Placement: Where a Crane Tattoo Works Best
Cranes with spread wings need room. A back piece, a thigh, a chest, or a full sleeve are the natural homes for a large crane composition. The bird’s wingspan translates directly into design real estate, and cramming it into a small space collapses the detail. A back piece crane is a statement piece that gives the artist full range to work the negative space and show the bird in motion.
Smaller cranes work on the forearm, upper arm, behind the ear, or on the ankle. A single flying crane on the inner forearm is a popular placement because it stays visible to the wearer and reads clearly to others. The ribcage and sternum are less common but work well for fine line cranes, though the ribcage is legitimately spicy for pain. The foot and hand placements fade fast and are high-wear zones, so be realistic about touch-up needs if you go that route.
Who Gets Crane Tattoos and How to Make It Personal
Crane tattoos attract people who want symbolism with substance. Survivors of serious illness who connect with the senbazuru legend. People celebrating long partnerships or marriage. Anyone with Japanese, Korean, or Chinese heritage who wants to wear that lineage visibly. Artists and creatives who connect with the crane’s association with beauty and precision. The symbolism is broad enough that it fits a lot of life experiences without feeling generic.

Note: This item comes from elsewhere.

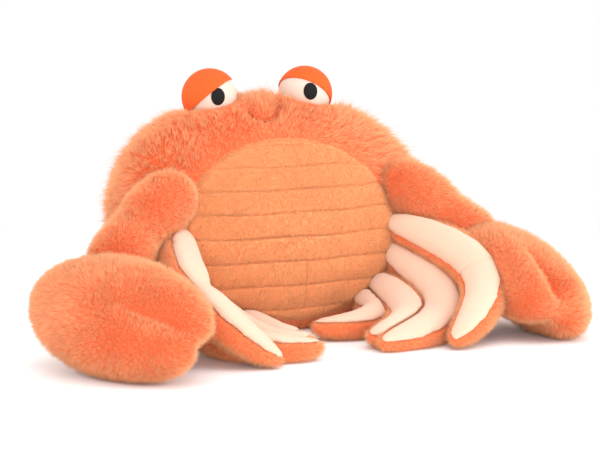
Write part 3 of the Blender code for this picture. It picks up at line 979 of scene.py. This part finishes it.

To make a crane tattoo yours, bring context to the consultation. Tell your artist what the crane means to you specifically. That shapes whether you go traditional Japanese with bold color or quiet fine line. It shapes what you add around it, cherry blossoms for impermanence, pine for endurance, waves for resilience. A crane without any thought behind it is just a pretty bird. A crane with intention is a piece you will explain to people for the rest of your life, and mean every word of it.